Monday 9 July 2012

DAY 105 SUNDAY JULY 8 MORE PALACES AND CASTLES

We caught the train at 9am and alighted at Odeon Place, where a classical music concert had taken place the night before.  We looked at it on the internet yesterday morning and seats were 45 euros each so gave it a miss.  There were a massive number of seats still there ready for another concert tonight.


 We saw a photo of a venue where Mozart once performed, but we were never sure we actually visited the spot.  As we walked to the entrance of the Residenz, we noticed there were three types of facade on the building.  There was the printed fabric hung over the scaffolding wherever repairs were in progress.Then there were sections of original shaped stonework.  It seemed to us that the other sections were damaged in the Second World War and were rebuilt in concrete and lines painted on it to resemble the original.  Can you see the difference in this photo?

We came in the main entrance to the Residenz again and found it much quieter than yesterday so we were glad we could face up to the 90 rooms without the crowds.  We picked up out audio guides and stepped out into the first courtyard which featured a gruesome statue of Perseus holding the head of Medusa with fountain water spurting out of both parts of her severed neck.

This courtyard featured a grotto type altar which was made entirely of shells of different types an sizes, thousands and thousands of them.
You have to see it up close to believe that everything except the statue of Mercury and the table top is made from shells.  The first two photos show only the centre part of the wide wall.  the third one shows the left hand side.  As we walked through the remaining halls and rooms we were stunned by the opulence and craftsmanship and extensiveness of the palace.  When we walked through the royal yacht Brittania we thought it was a little over the top, but this was something else again.  Three antichambers for different purposes on the way into the king's huge bedroom.  Hundreds of tapestries too large to hang on a wall less than 4 meters high.  After about 10 large rooms and corridors we came to the meeting hall which was as big as most town halls, but just another one of the 90 rooms.


It was full of Latin proverbs extolling virtues, making it a kind of church of classical antiquity. I was taken with the last one "fides certior ratione" or faith is more certain than reason.  That's a good one to start an argument with the humanists.  There was a large chapel for worship by the court but also a private one which was only small but the richest room in the palace.
All surfaces were marble and precious stones were evident everywhere.  To the royals though the most precious content of the rooms were the relics of the cross and bones of biblical characters as these were seen to be able to strengthen the prayers to the saints made in the room.  In the entertainment room there was a cute little pipe organ.
We could have taken dozens of photos of amazing rooms but our feet were tiring and we lost our enthusiasm as we became habituated to the environment and readers of the blog would no doubt end up the same way if we tried to cover the who;e place.  We had to be reminded that quite a lot of the building was bombed (very naughty) in the war and not all of it had so far been restored.  This room has been partially restored:

BEFORE AND AFTER
The only way to grasp the size of the buiding was to study the model.  It is in the central part of the town surrounded by other buildings and streets, so it is unusual in having no exterior moat or gardens.  that was not the end, however. We had only seen The Museum of Treasures and the royal living quarters.  There was one more section of the Residenz that is open to the public and it only took us a few minutes to visite it.  The performance theatre designed by Cuvillie and restored by the Siemens company for current use:

Ideal also for use in period movies.

Back to the Central Station via underground and onto a tram to Nymphenburg to look at a quite different sort of palace.
This is the front yard from the street.  About two thirds of it was as much as would fit in the shot.

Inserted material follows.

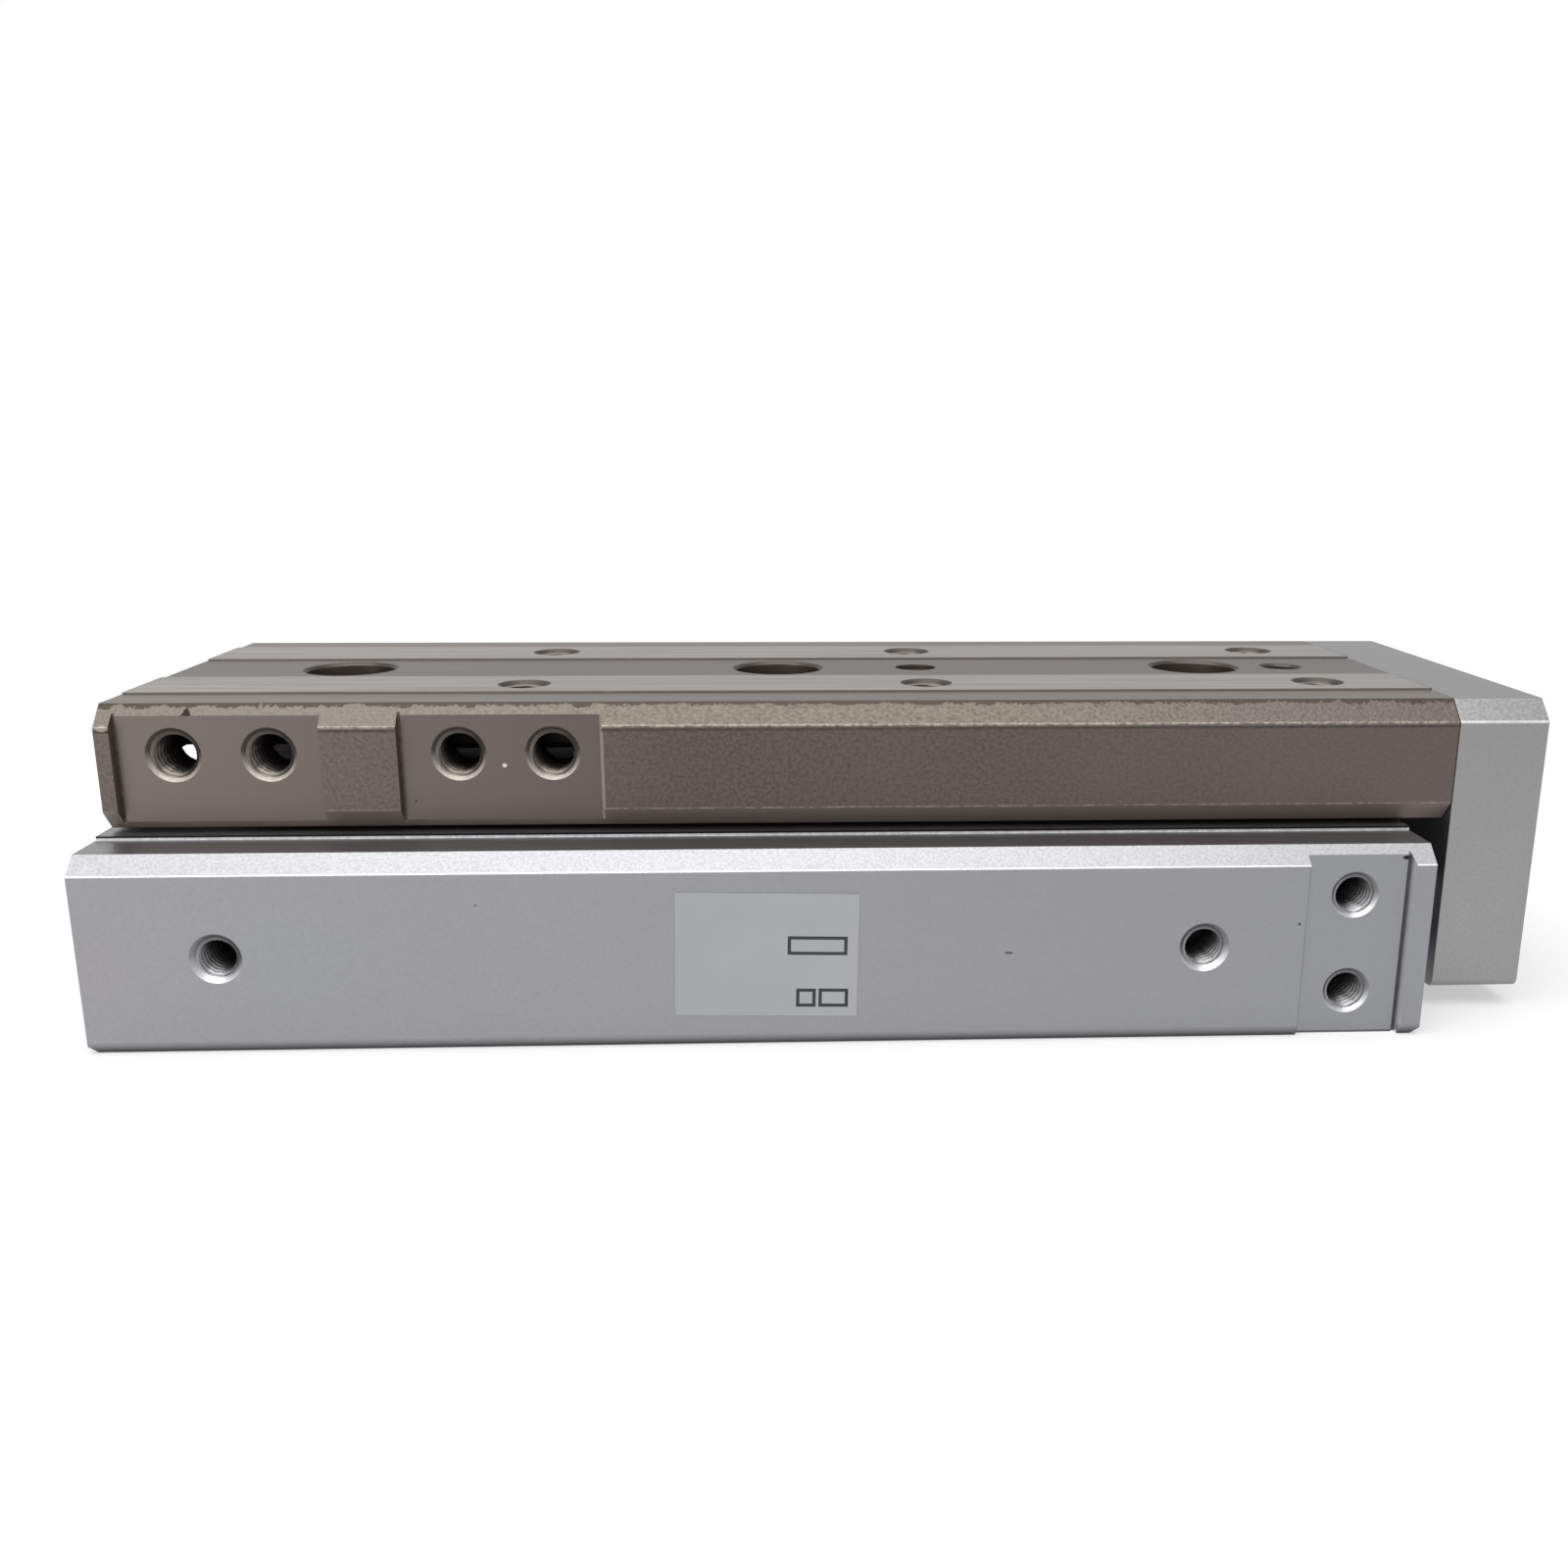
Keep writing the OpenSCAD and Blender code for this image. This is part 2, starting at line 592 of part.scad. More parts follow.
module table() {
    seat_floor = -table_w / 2 + seat_depth;
    seat_starts = [side_hole_x - side_hole_edge, side_hole_x + 3 * side_hole_pitch - side_hole_edge - 0.3];
    through = roof_t + eps;         // depth of a hole through the roof
    end_tap_x = plate_x - 15;
    color("#75695f") from_rear() difference() {
        translate([table_rear, 0, 0]) rotate([90, 0, 90]) linear_extrude(table_len) table_section();
        // raceways in the side walls
        for (s = [-1, 1]) along_x(race_r, table_rear - eps, plate_x + eps, s * race_y, ball_z);
        // access holes over the mounting holes of the body
        for (x = mount_x) translate([x, 0, 0]) hole_down(access_r, strip_z, through, 0.4);
        // tapped pairs through the pads
        for (x = pad_hole_x, s = [-1, 1])
            translate([x, s * pad_hole_pitch / 2, 0]) hole_down(m6_r, pad_z, through + pad_rise, 0.5);
        // locating pin hole and slotted pin hole in the channel
        translate([pad_hole_x[2], 0, 0]) hole_down(pin_r, strip_z, pin_depth, 0.35);
        translate([pad_hole_x[1], 0, strip_z - pin_depth]) slotted_pin_hole();
        // stop seats on the left side, each with two tapped holes
        for (x = seat_starts) translate([x, -table_w / 2 - eps, table_z - eps])
            seat_with_relief(table_seat_len, table_h);
        for (k = [0, 1, 3, 4]) translate([side_hole_x + k * side_hole_pitch, 0, table_z + side_hole_rise])
            hole_in(m6_r, seat_floor, wall_t + 1, 0.45);
        // tapped holes and dowel holes in the front end
        for (s = [-1, 1]) {
            translate([0, s * plate_screw[0], plate_screw[1]])
                along_x(m5_screw[0] + fit, end_tap_x, plate_x + eps);
            translate([0, s * plate_dowel[0], plate_dowel[1]])
                along_x(plate_dowel_r + fit, plate_x - 7, plate_x + eps);
        }
    }
}

// ---------------------------------------------------------------- end plate

// Outline as wide as the table, with the same top chamfers and small lower radii.
module plate_outline() {
    h = table_w / 2;
    r = plate_corner_r;
    polygon([
        [-h, plate_z + r], [h, plate_z + r], [h, strip_z - table_chamfer], [h - table_chamfer, strip_z],
        [-h + table_chamfer, strip_z], [-h, strip_z - table_chamfer]
    ]);
    translate([-h + r, plate_z]) square([table_w - 2 * r, 2 * r]);
    for (s = [-1, 1]) translate([s * (h - r), plate_z + r]) circle(r = r);
}

module end_plate() {
    front = plate_x + plate_t;
    tap_csk = 0.4;
    color("lightgray") from_rear() difference() {
        translate([plate_x, 0, 0]) rotate([90, 0, 90]) linear_extrude(plate_t) plate_outline();
        // floating rod ends
        both_bores() {
            along_x(rod_hole_r, plate_x - eps, front + eps);
            along_x(rod_pocket_r, rod_pocket_x, front + eps);
        }
        for (s = [-1, 1]) {
            // counterbored screws into the table, and the dowels beside them
            translate([0, s * plate_screw[0], plate_screw[1]]) {
                along_x(m5_screw[0] + 0.25, plate_x - eps, front + eps);
                along_x(m5_screw[1] + 0.5, plate_screw_seat, front + eps);
            }
            translate([0, s * plate_dowel[0], plate_dowel[1]])
                along_x(plate_dowel_r + fit, plate_x - eps, plate_x + 6);
            // tapped holes for the user's bracket
            for (z = plate_tap_z) translate([0, s * plate_tap_y, z]) {
                along_x(port_r, plate_x - eps, front + eps);
                cone_x(port_r, port_r + tap_csk + eps, front - tap_csk, front + eps);
            }
        }
    }
}

// M5 socket head screws from the end plate into the walls of the table.
module end_plate_screws()
    color("#303032") from_rear() for (s = [-1, 1])
        translate([0, s * plate_screw[0], plate_screw[1]])
            cap_screw_x(m5_screw, plate_screw_seat, 18, m5_screw[2]);

module end_plate_dowels()
    color("#b8b8bc") from_rear() for (s = [-1, 1])
        translate([0, s * plate_dowel[0], plate_dowel[1]])
            along_x(plate_dowel_r, plate_x - 6.5, plate_x + 5.8);

// ---------------------------------------------------------------- rods and pistons

module rod(side) {
    tip = 0.4;                      // chamfer at the tip
    flat_x = body_len + 1.2;
    flat_y = rod_r - 0.5;
    flat_len = 3;
    color("#d6d6da") from_rear() at_bore(side) difference() {
        union() {
            along_x(rod_r, rod_x[0], rod_x[1] - tip);
            cone_x(rod_r, rod_r - tip, rod_x[1] - tip, rod_x[1]);
        }
        along_x(m5_screw[0] + fit, rod_x[1] - 12, rod_x[1] + eps);
        // flats for a spanner
        for (s = [-1, 1]) translate([flat_x + flat_len / 2, s * (flat_y + rod_r / 2), 0])
            cube([flat_len, rod_r, 2 * rod_r + eps], center = true);
    }
}
module rod_left() rod(-1);
module rod_right() rod(1);

// Piston: grooved for two seals, a magnet and a wear ring, with a stud behind for the bumper.
module piston(side) {
    color("#9aa0a4") from_rear() at_bore(side) difference() {
        union() {
            along_x(bore_r - 0.1, piston_x[0], piston_x[1]);
            along_x(stud_r, piston_x[0] - stud_len, piston_x[0] + eps);
        }
        along_x(rod_r + fit, rod_x[0], piston_x[1] + eps);
        for (x = piston_seal_x) groove_x(seal_floor_r, x, x + 3);
        groove_x(seal_floor_r, magnet_x, magnet_x + 5);
        groove_x(wear_floor_r, wear_ring_x, wear_ring_x + 5);
    }
}
module piston_left() piston(-1);
module piston_right() piston(1);

// Double-lip seals, two on each piston.
module piston_seals()
    color("#1c1c1c") from_rear() both_bores() for (x = piston_seal_x)
        translate([x + 0.1, 0, 0]) rotate([0, 90, 0]) rotate_extrude()
            polygon([
                [seal_floor_r + 0.05, 0], [6.6, 0], [7.9, 0.1], [7.95, 0.5], [7.1, 1.4],
                [7.95, 2.3], [7.9, 2.7], [6.6, 2.8], [seal_floor_r + 0.05, 2.8]
            ]);

module piston_wear_rings()
    color("#6b4a2c") from_rear() both_bores()
        ring_x(7.95, wear_floor_r + 0.05, wear_ring_x + 0.1, wear_ring_x + 4.9);

module piston_magnets()
    color("#3c3f44") from_rear() both_bores()
        ring_x(7.6, seal_floor_r + 0.05, magnet_x + 0.1, magnet_x + 4.9);

// Rubber pads behind the pistons, which meet the head caps when the table comes home.
module rear_bumpers()
    color("#2a2a2a") from_rear() both_bores() difference() {
        along_x(5, head_cap_x[1] + 0.05, piston_x[0]);
        along_x(stud_r + fit, piston_x[0] - stud_len - 0.05, piston_x[0] + eps);
    }

// Bush, washer and bolt that let a rod end float in the end plate.
bush_end_x = rod_pocket_x + 0.1;
washer_end_x = bush_end_x + 1;

module floating_bushes()
    color("#a89a78") from_rear() both_bores()
        ring_x(rod_hole_r - 0.05, m5_screw[0] + 0.05, rod_x[1], bush_end_x);

module rod_washers()
    color("#8f9296") from_rear() both_bores() ring_x(5.2, m5_screw[0] + 0.15, bush_end_x, washer_end_x);

module rod_bolts()
    color("#303032") from_rear() both_bores() cap_screw_x(m5_screw, washer_end_x, 17, rod_bolt_head_h);

// ---------------------------------------------------------------- nodes

body();
head_cap_left();
head_cap_right();
head_cap_o_rings();
rear_retaining_rings();
rod_cover_left();
rod_cover_right();
rod_cover_o_rings();
rod_bushes();
rod_seals();
front_retaining_rings();
front_bumpers();
guide_block();
guide_block_screws();
return_cover_rear();
return_cover_front();
return_cover_screws();
scraper_rear();
scraper_front();
ball_circuit_left();
ball_circuit_right();
table();
end_plate();
end_plate_screws();
end_plate_dowels();
rod_left();
rod_right();
piston_left();
piston_right();
piston_seals();
piston_wear_rings();
piston_magnets();
rear_bumpers();
floating_bushes();
rod_washers();
rod_bolts();
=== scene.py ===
"""Looks of a twin-bore pneumatic slide table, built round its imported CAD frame, in metres."""

import math

import bpy
import numpy as np
from mathutils import Matrix, Vector


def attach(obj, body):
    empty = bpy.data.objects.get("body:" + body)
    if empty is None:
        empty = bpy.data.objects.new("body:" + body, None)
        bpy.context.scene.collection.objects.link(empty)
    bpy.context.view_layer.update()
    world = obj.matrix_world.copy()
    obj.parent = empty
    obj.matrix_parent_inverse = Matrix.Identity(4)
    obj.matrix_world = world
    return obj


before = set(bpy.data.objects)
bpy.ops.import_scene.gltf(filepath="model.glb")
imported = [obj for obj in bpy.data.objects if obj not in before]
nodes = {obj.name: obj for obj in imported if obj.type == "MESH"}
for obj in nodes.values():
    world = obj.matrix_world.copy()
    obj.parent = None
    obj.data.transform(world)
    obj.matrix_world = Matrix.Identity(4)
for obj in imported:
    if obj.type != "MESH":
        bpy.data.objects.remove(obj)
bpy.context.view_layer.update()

# ---------------------------------------------------------------- studio
# A pale table top and a white surround, lit by one wide soft box overhead, a weaker one in
# front and an even surround, so that the metal shows soft bright bands along its chamfers.

MM = 0.001
FLOOR_SIZE = 6.0
FLOOR_COLOUR = 0.95  # as it is seen
FLOOR_BOUNCE = 0.5  # as it throws light back
FLOOR_PLAIN = (0.12, 0.35)  # distances between which it turns plain white
FLOOR_PLAIN_NEAR = 0.45  # share of plain white nearer than that
SURROUND = 0.5
SURROUND_SIDES = (1.10, 0.80)  # gain at the far left and the far right
SURROUND_REAR = 0.76  # gain behind the slide
SURROUND_TURN = (0.2, 0.95)  # part of a direction's y over which the gain falls to that


def place(tree, kind, values=None, **settings):
    """Adds a node. settings are its properties; values are its inputs, as numbers or as sockets."""
    new = tree.nodes.new(kind)
    for key, value in settings.items():
        setattr(new, key, value)
    for key, value in (values or {}).items():
        if isinstance(value, bpy.types.NodeSocket):
            tree.links.new(value, new.inputs[key])
        else:
            new.inputs[key].default_value = value
    return new


def math_of(tree, operation, *values):
    """One Math node's output; values are numbers or sockets."""
    return place(tree, "ShaderNodeMath", dict(enumerate(values)), operation=operation).outputs[0]


def map_of(tree, value, low, high, low_in=0.0, high_in=1.0, **settings):
    """One Map Range node's output: value from low_in..high_in onto low..high, clamped."""
    values = {
        "Value": value, "From Min": low_in, "From Max": high_in, "To Min": low, "To Max": high,
    }
    return place(tree, "ShaderNodeMapRange", values, **settings).outputs["Result"]


def distance_of(tree, across, up):
    """sqrt(across ** 2 + up ** 2) of two sockets."""
    squares = [math_of(tree, "MULTIPLY", leg, leg) for leg in (across, up)]
    return math_of(tree, "SQRT", math_of(tree, "ADD", *squares))


def soft_box(name, at, aim, size, watts):
    """Square area lamp at a point, turned to face another."""
    lamp = bpy.data.lights.new(name, "AREA")
    lamp.size = size
    lamp.energy = watts
    holder = bpy.data.objects.new(name, lamp)
    holder.location = at
    holder.rotation_euler = (Vector(aim) - Vector(at)).to_track_quat("-Z", "Y").to_euler()
    bpy.context.collection.objects.link(holder)


def seen_by_eye(tree):
    """1 for camera, glossy and transmission rays, 0 for the rays that light the object."""
    path = place(tree, "ShaderNodeLightPath").outputs
    shiny = math_of(tree, "MAXIMUM", path["Is Glossy Ray"], path["Is Transmission Ray"])
    return math_of(tree, "MAXIMUM", path["Is Camera Ray"], shiny)


def build_surround():
    """White to the eye. As light and reflections it is brightest to the left and dimmer behind."""
    world = bpy.data.worlds.new("surround")
    world.use_nodes = True
    tree = world.node_tree
    direct = place(tree, "ShaderNodeLightPath").outputs["Is Camera Ray"]
    toward = place(tree, "ShaderNodeTexCoord").outputs["Generated"]
    toward = place(tree, "ShaderNodeSeparateXYZ", {0: toward}).outputs
    gain = math_of(
        tree, "MULTIPLY",
        map_of(tree, toward["X"], *SURROUND_SIDES, -1.0, 1.0),
        map_of(tree, toward["Y"], 1.0, SURROUND_REAR, *SURROUND_TURN),
    )
    level = math_of(tree, "MULTIPLY", map_of(tree, seen_by_eye(tree), SURROUND, 1.0), gain)
    strength = math_of(tree, "MAXIMUM", level, direct)
    tree.nodes["Background"].inputs["Color"].default_value = (1, 1, 1, 1)
    tree.links.new(strength, tree.nodes["Background"].inputs["Strength"])
    bpy.context.scene.world = world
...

And this is the backyard as seen from the ballroom balcony.  We thought we were in Versailles.  There are at least 10 square kilometers of garden here originally set aside for the royals to enjoy hunting hoildays.  Nowadays it is surrounded by suburbia and is used for jogging and cycling by the locals.  It is much bigger than Centennial Park in Sydney and much quieter.  Inside we were only allowed to see about twenty rooms and they were similar to the ones at the Residenz but not quite as opulent.
This was a fair example of the rooms we saw.  We went for a walk around the perimeter of the garden
and found two of the special purpose buildings that the royals visited from time to time. This was the hunting lodge.  They had a private bath which was more like an indoor swimming pool.

Cleopatra would have had a hard time filling that one with milk. Maybe Ernie could do it.  We saw the Pavilion also:

By the time we got to the dam at the very back of the property we decided we had seen enough.
So we came out the back gate and hopped on a tram into the city and a train back to the hotel to reorient ourselves to 2012.  After checking our train bookings we found the official had made two mistakes.  One trip was a day early and another took us to Genova (Italy) instead of Geneva (Switzerland). Will fix that in the morning.